Já a parlamentar Catarina Guerra (União) disse que os alunos encontraram na Assembleia Legislativa a proteção que a UERR não deu.
“Qualquer ato que proteja cada um deles, é importante. Contem comigo. Quero dizer que não vemos um sinal contrário do governo do Estado [em relação ao repasse de verbas]. Temos um orçamento aprovado pela Casa que garante a continuidade dos serviços da UERR. Os repasses estão sendo feitos e as obras estão acontecendo para garantir a estrutura da instituição. Estamos dispostos a fazer o nosso papel e garantir o devido processo para que eles tenham o sonho alcançado, que é passar no vestibular”, opinou.
Pedido de providências
A deputada Aurelina Medeiros (Progressistas) participou da discussão e revelou que ela e o deputado Coronel Chagas (PRTB) apresentaram um ofício para convocar o reitor da Universidade Estadual, Cláudio Delicato. Se aprovado o requerimento, ele será ouvido pelas comissões de Educação e Administração.
“O que ouvimos de todos é que tem um ato, uma resolução. Mas que ato, por que essa mudança? Queremos ouvir e agir. Tenham certeza de que nesta Casa nunca passou algo que tenha sido contrário aos direitos das pessoas. Essa decisão drástica afeta as pessoas e precisamos conversar nestas duas comissões.”
Eder Lourinho (PSD) recordou que, em 15 de janeiro de 2024, enviou um documento para a UERR solicitando informações relacionadas ao tema em discussão. Contudo, até hoje, não recebeu qualquer resposta.
“Fomos surpreendidos por essa notícia, e vimos recentemente que funcionários e o reitor afirmaram que a UERR poderia parar os cursos por falta de recursos, um déficit orçamentário. Ia suspender o vestibular por falta de recursos. É preocupante. Mesmo que derrubemos a resolução, vamos discutir esses entraves da UERR”, pediu Lourinho.
Apoio dos deputados
O deputado Armando Neto (PL) afirmou que o tema deve ser discutido com urgência e que a convocação do reitor não pode ser adiada.
“Os alunos estão se preparando e a concorrência [com estudantes de outras regiões] é desleal em se tratando da metodologia que querem aplicar. Temos que dar oportunidade para quem é de Roraima, gerar oportunidade para as futuras gerações. Um Estado onde a economia é engessada, temos essa obrigação. É preciso saber o porquê dessa mudança. Se for necessário, vamos fazer remanejamento e ajustes financeiros”, projetou.
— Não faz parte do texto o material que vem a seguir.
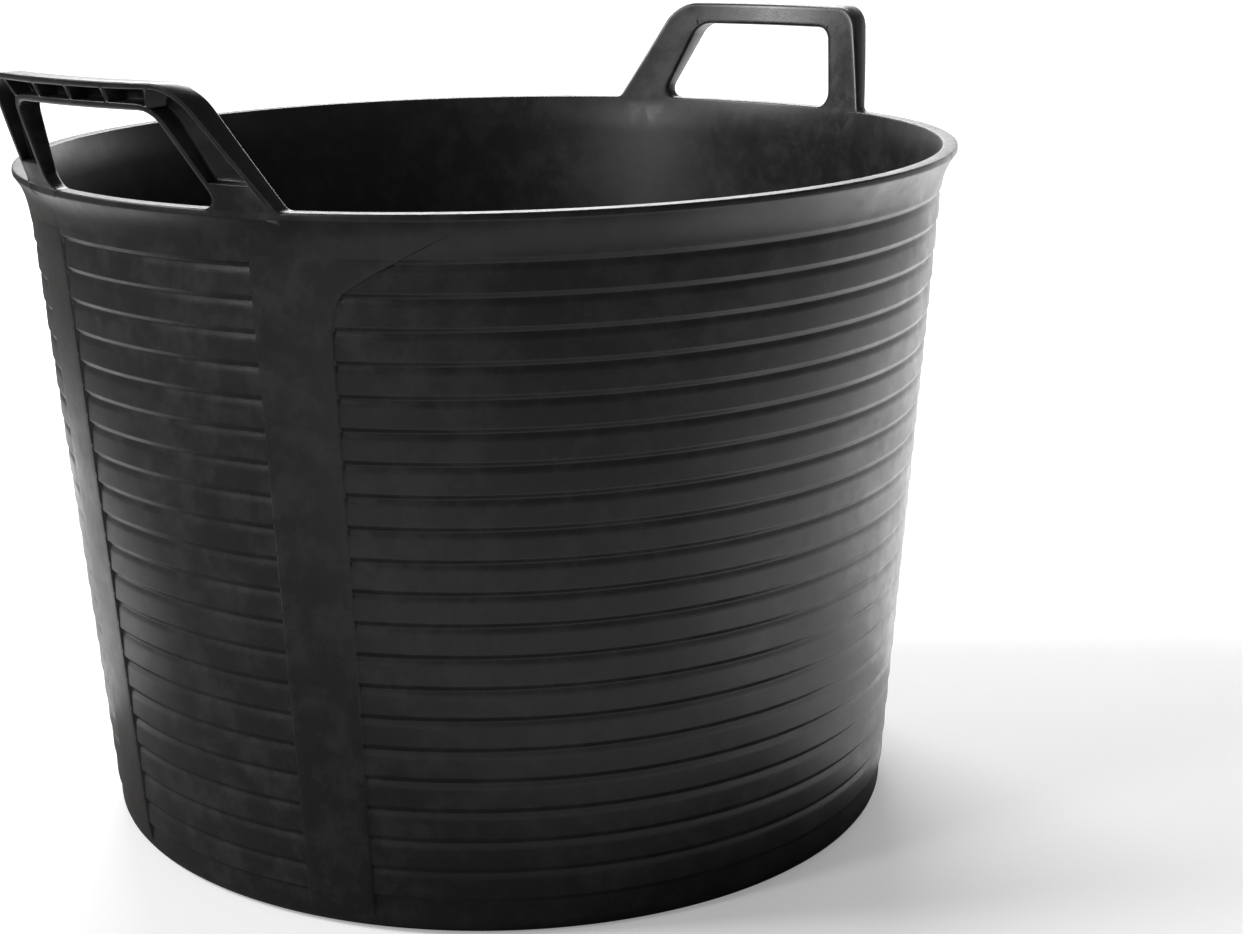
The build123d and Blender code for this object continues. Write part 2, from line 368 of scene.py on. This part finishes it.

Por outro lado, o deputado Dr. Claudio Cirurgião (União) declarou que considera não ser necessário ouvir o reitor da UERR. “Não temos que perder tempo ouvindo reitor. Já estão claros os motivos. Ele quer tratar os alunos com equidade sabendo das discrepâncias em todo o país, e Roraima ocupa avaliação inferior. Nos outros ‘considerandos’ [presentes na resolução] ele quase diz que a UERR é incapaz de fazer um vestibular. Não vamos sustentar o ingresso não equânime”, enfatizou.
Marcos Jorge (Republicanos) reforçou que todo ato que será tomado precisa ser precedido de consulta pública para ouvir aqueles que serão afetados diretamente pela medida. O parlamentar comentou também que o governo federal não repassa recursos para a UERR, o que não justificaria usar o Enem como método de ingresso na instituição.
“Estamos com a resolução que está abrindo para qualquer aluno ingressar na nossa universidade. Roraima ficou de fora da contrapartida do Fundeb, ao lado de São Paulo, Distrito Federal e Rio Grande do Sul. Os recursos do contribuinte roraimense arcam com 100% na Educação Básica e Indígena. Ficamos com 11% da população bancada pelo Estado, além do ensino médio e fundamental. Vamos abrir, dessa forma, o ingresso de qualquer parte sem ter contrapartida da União. Não é justo. Não somos contrários a que pessoas venham. Mas não podemos deixar de resguardar o sonho da família roraimense de ver os filhos ingressarem na UERR”, ponderou.
Por fim, o deputado Marcinho Belota (PRTB) afirmou que o orçamento anual da UERR é de R$ 80 milhões, e que “a grande maioria dos deputados apoia a causa dos estudantes”. “Contem comigo”, reforçou.